Direct Measurement (Most Accurate):
High Volume Sampler (Hi-Flow):
Captures full leak and measures mass flow
Range: 0.01 - 12 scfm
Used for individual component quantification
Emission Factors by Component
| Component | Service | Factor (kg VOC/hr) |
| Valve | Gas | 0.0268 |
| Valve | Light liquid | 0.0109 |
| Pump seal | Light liquid | 0.0199 |
| Connector | All | 0.00183 |
| Flange | All | 0.00183 |
| Open-ended line | All | 0.0023 |
7. LDAR Program Design
Program Elements
- Component identification and tagging (initial inventory)
- Monitoring schedule and method selection (OGI, Method 21, or combination)
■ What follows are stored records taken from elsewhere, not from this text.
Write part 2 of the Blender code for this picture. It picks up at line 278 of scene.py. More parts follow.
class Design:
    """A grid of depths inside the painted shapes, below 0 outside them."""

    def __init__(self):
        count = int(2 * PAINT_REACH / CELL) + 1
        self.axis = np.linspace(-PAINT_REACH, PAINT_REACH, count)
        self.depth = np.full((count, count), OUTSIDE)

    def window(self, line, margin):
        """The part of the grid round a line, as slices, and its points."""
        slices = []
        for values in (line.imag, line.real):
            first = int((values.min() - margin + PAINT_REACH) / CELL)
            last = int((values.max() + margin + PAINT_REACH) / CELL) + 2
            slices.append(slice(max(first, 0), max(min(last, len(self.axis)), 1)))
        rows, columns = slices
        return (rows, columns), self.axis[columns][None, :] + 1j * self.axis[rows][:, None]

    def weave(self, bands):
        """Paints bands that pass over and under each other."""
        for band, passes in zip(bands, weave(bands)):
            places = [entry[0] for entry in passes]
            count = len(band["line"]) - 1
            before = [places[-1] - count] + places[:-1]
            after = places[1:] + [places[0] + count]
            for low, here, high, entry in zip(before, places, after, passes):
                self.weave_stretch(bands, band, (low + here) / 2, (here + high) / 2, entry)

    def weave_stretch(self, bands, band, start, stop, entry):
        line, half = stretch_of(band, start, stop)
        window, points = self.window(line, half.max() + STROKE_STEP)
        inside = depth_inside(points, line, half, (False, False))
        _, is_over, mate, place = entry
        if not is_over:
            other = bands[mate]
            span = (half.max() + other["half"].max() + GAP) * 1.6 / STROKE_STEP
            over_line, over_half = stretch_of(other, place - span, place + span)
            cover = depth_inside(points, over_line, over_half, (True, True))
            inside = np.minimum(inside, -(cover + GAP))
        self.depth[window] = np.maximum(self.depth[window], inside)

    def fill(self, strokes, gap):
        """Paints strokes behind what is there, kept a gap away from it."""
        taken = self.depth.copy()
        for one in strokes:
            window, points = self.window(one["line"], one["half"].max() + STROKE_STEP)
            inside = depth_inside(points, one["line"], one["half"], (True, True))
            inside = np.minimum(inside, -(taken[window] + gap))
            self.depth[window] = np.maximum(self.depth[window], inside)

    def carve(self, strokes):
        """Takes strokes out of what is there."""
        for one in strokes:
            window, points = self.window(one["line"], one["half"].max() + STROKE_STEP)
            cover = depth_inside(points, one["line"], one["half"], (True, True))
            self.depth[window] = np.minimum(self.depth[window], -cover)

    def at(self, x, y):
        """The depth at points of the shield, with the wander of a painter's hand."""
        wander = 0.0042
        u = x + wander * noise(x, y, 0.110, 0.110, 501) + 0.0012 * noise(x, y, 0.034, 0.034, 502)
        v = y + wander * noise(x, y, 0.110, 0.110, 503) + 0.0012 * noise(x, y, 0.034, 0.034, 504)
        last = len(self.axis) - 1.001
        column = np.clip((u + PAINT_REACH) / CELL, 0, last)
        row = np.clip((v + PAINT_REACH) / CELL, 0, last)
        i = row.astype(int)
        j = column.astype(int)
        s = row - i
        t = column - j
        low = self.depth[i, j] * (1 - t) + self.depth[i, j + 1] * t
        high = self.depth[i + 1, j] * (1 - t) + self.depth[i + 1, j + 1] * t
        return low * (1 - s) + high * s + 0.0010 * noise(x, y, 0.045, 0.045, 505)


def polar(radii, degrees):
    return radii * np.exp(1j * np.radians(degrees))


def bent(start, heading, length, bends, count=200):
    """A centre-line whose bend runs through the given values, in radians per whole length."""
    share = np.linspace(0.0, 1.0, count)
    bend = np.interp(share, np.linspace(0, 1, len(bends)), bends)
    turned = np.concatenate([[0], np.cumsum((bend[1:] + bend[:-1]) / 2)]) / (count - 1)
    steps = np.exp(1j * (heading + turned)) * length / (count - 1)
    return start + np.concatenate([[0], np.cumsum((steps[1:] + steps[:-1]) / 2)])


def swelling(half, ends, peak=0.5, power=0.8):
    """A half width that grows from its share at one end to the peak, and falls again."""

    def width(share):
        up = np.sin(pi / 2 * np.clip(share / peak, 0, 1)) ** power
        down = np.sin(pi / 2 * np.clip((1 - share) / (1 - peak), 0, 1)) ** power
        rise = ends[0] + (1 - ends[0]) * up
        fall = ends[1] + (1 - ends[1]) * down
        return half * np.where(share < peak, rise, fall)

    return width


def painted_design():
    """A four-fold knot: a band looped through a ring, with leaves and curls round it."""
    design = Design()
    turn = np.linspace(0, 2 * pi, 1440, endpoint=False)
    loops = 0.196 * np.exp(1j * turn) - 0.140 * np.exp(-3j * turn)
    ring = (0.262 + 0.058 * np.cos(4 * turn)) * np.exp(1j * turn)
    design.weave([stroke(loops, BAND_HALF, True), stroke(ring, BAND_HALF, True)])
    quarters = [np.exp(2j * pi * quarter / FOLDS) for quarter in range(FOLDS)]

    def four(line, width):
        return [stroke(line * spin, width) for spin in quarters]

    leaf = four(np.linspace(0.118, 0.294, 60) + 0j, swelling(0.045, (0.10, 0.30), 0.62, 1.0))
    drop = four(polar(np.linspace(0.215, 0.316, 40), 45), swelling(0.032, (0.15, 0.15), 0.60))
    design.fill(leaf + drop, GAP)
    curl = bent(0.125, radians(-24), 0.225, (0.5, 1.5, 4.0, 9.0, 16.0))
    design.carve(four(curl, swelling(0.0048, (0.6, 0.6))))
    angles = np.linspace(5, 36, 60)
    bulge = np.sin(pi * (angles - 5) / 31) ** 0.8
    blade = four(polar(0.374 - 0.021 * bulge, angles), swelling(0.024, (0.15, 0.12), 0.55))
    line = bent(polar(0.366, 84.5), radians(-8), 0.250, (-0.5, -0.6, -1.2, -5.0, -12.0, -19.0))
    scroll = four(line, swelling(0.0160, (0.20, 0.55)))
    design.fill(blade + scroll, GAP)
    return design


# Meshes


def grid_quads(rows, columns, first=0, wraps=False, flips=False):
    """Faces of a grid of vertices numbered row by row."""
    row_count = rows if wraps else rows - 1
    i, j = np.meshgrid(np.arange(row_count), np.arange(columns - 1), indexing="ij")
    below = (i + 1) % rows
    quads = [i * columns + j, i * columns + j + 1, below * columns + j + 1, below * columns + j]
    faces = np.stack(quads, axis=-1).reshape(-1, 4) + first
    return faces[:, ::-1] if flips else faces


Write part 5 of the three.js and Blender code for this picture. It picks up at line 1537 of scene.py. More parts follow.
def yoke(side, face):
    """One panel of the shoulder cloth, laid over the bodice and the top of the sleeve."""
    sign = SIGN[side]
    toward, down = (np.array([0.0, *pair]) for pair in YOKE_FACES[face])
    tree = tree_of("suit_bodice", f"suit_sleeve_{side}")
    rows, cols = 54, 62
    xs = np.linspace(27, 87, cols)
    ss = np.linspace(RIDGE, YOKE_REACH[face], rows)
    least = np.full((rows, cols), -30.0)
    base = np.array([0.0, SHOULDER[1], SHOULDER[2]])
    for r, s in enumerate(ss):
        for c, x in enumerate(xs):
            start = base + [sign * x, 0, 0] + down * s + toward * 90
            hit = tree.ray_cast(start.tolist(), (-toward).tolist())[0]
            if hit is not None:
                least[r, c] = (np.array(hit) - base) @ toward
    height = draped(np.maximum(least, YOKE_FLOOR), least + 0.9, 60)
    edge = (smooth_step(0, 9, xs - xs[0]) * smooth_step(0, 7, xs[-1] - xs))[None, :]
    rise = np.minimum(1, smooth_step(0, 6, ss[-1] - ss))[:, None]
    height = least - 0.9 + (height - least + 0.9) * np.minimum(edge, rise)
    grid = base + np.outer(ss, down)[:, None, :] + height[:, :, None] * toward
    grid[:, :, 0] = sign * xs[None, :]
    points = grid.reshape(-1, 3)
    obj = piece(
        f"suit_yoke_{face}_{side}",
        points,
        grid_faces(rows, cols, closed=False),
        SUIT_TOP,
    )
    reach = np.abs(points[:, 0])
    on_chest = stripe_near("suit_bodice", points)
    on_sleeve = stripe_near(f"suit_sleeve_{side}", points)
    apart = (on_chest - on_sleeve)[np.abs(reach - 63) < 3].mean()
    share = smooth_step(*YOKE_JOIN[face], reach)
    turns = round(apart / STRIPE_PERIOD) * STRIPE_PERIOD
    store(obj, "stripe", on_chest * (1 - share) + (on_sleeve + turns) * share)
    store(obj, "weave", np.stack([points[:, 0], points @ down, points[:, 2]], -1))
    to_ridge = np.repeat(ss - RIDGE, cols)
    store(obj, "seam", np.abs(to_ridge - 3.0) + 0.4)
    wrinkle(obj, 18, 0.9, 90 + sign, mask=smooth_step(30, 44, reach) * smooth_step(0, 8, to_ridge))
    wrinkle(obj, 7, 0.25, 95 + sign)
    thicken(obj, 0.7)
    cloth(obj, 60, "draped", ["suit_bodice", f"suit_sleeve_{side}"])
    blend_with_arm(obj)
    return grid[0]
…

- Leak definition and action thresholds
- Repair procedures and timeline requirements
- Delay of repair documentation process
- Quality assurance and quality control procedures
- Recordkeeping and reporting systems
- Training requirements for monitoring personnel
Cost-Effective LDAR Strategies
Tiered Monitoring Approach:
Tier 1: Continuous monitoring (facility-level)
Fixed sensors detect large leaks immediately
Triggers targeted survey of indicated area
Tier 2: Periodic OGI survey (quarterly/semiannual)
Screens all components quickly
Identifies visible leaks for repair
Tier 3: Method 21 follow-up (as needed)
Quantitative measurement of detected leaks
Repair verification and re-monitoring
Economic Value of Leak Repair:
Natural gas value: ~$3/Mcf (varies)
Average leak: 2 scfh = 48 scfd = 17.5 Mcf/yr
Value of repair: ~$53/yr per leak (gas savings)
Plus avoided compliance penalties and ESG value
Program success metric: The leak occurrence rate (percentage of components found leaking in each survey) is the primary indicator of LDAR program effectiveness. Well-maintained facilities typically achieve leak rates below 1%. New facilities may start higher (2-5%) and improve as initial construction leaks are found and repaired.